Uitspraak
COLLEGE VAN BEROEP VOOR HET BEDRIJFSLEVEN
[het pluimveebedrijf] , te [woonplaats] (het pluimveebedrijf)(gemachtigde: J.A. Brok)
de minister van Landbouw, Natuur en Voedselkwaliteit
College van Beroep voor het bedrijfsleven
In deze zaak heeft het College van Beroep voor het bedrijfsleven op 26 september 2023 uitspraak gedaan in hoger beroep over een boete die was opgelegd aan een pluimveebedrijf wegens vangletsel bij kuikens. De minister van Justitie en Veiligheid had op 20 september 2019 een boete van € 1.500,- opgelegd aan het pluimveebedrijf, omdat het niet had voldaan aan de voorschriften voor de behandeling van dieren, wat resulteerde in onnodig letsel bij de kuikens. Het pluimveebedrijf heeft tegen deze boete beroep aangetekend bij de rechtbank Rotterdam, die het beroep ongegrond verklaarde. Het pluimveebedrijf ging vervolgens in hoger beroep.
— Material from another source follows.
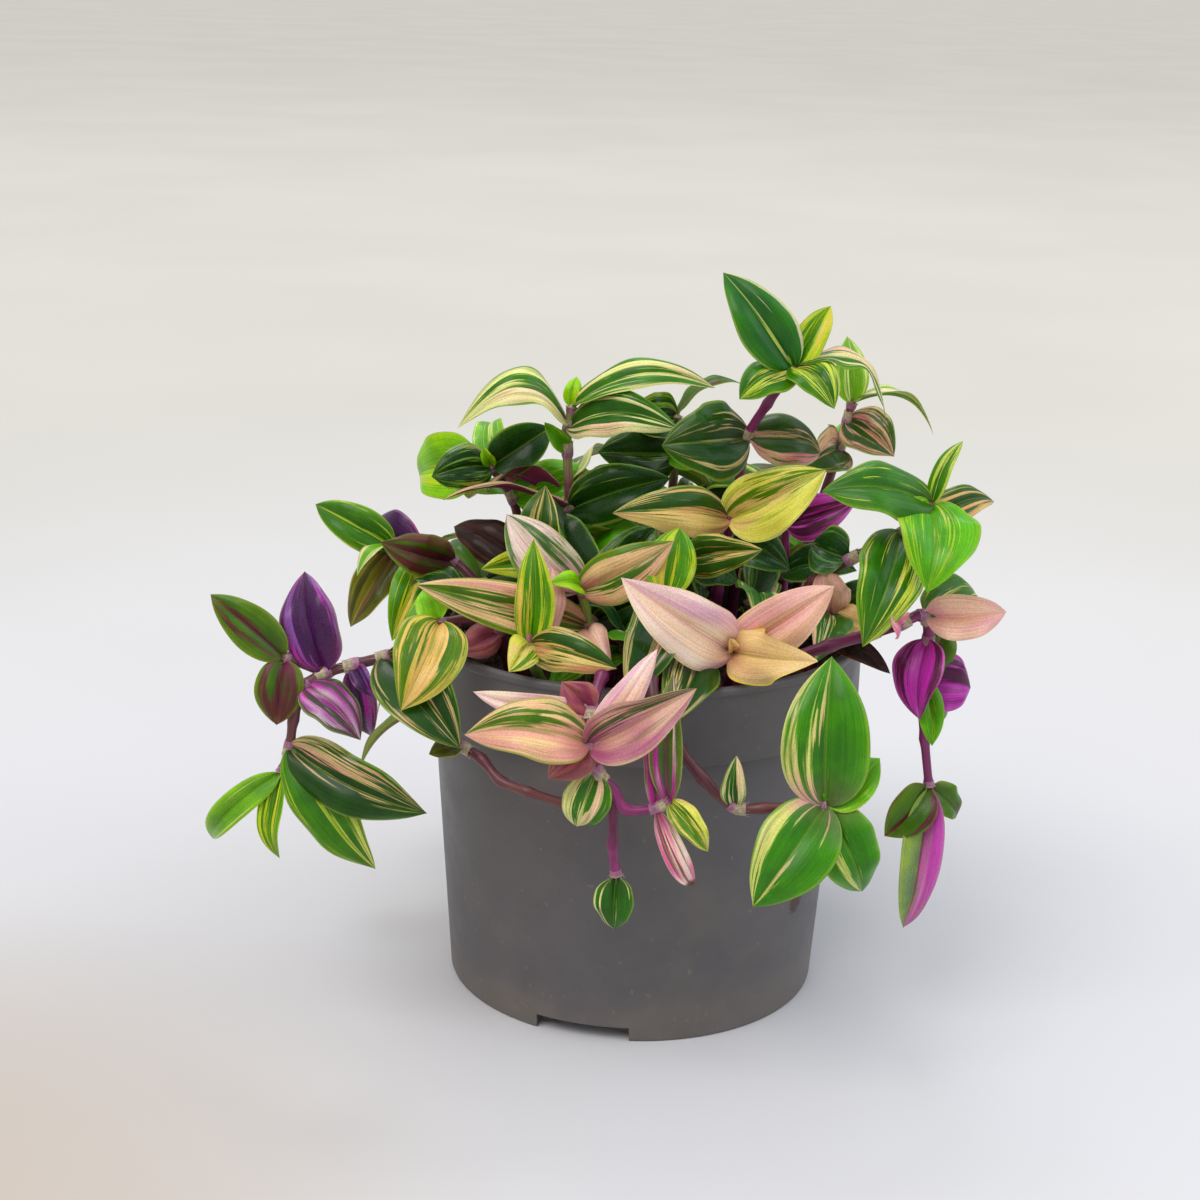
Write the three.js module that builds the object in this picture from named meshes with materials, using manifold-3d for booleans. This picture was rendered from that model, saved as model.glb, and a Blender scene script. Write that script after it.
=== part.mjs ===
// A potted tradescantia: a grey plastic nursery pot, its soil, and leafy shoots that stand and trail.
// Millimetres, +Z up. The origin is the centre of the pot's underside, +X is to the right in front view
// and +Y points away from the viewer.
import * as THREE from "three";
import { mergeVertices } from "three/addons/utils/BufferGeometryUtils.js";
import Module from "manifold-3d";

const wasm = await Module();
wasm.setup();

// Pot
const RIM_RADIUS = 60;
const POT_HEIGHT = 99.5;
const FOOT_RADIUS = 50.2;
const WALL = 1.6;
const BAND_BOTTOM = 78.7;
const BAND_STEP = 3.2;
const BAND_SLOPE = 0.8;
const LIP_DROP = 2.4;
const LIP_PROUD = 0.8;
const LIP_SLOPE = 0.6;
const LIP_EDGE = 0.5;
const FLOOR_UNDERSIDE = 4;
const FOOT_WIDTH = 4.5;
const PAD_RADIUS = 15;
const PAD_SLOPE = 3;
const NOTCH_WIDTH = 25;
const NOTCH_HEIGHT = 3.95;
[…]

Tijdens de zitting op 6 juli 2023 heeft het College de argumenten van het pluimveebedrijf gehoord, die betoogden dat er geen sprake was van vangletsel en dat de minister niet had aangetoond dat de overtredingen waren begaan. Het College heeft vastgesteld dat de bewijslast bij de minister ligt en dat deze voldoende bewijs had geleverd op basis van het rapport van bevindingen van de NVWA, waarin was vastgesteld dat er vangletsel was geconstateerd bij de kuikens.
Het College heeft ook geoordeeld dat de minister bevoegd was om de boete op te leggen en dat de procedure rondom de boete niet in strijd was met de redelijke termijn. Echter, het College heeft vastgesteld dat de redelijke termijn voor de procedure was overschreden en heeft de boete verlaagd naar € 1.425,-. De uitspraak bevestigt de eerdere beslissing van de rechtbank, maar herroept de hoogte van de boete. De Staat is veroordeeld tot vergoeding van het griffierecht aan het pluimveebedrijf.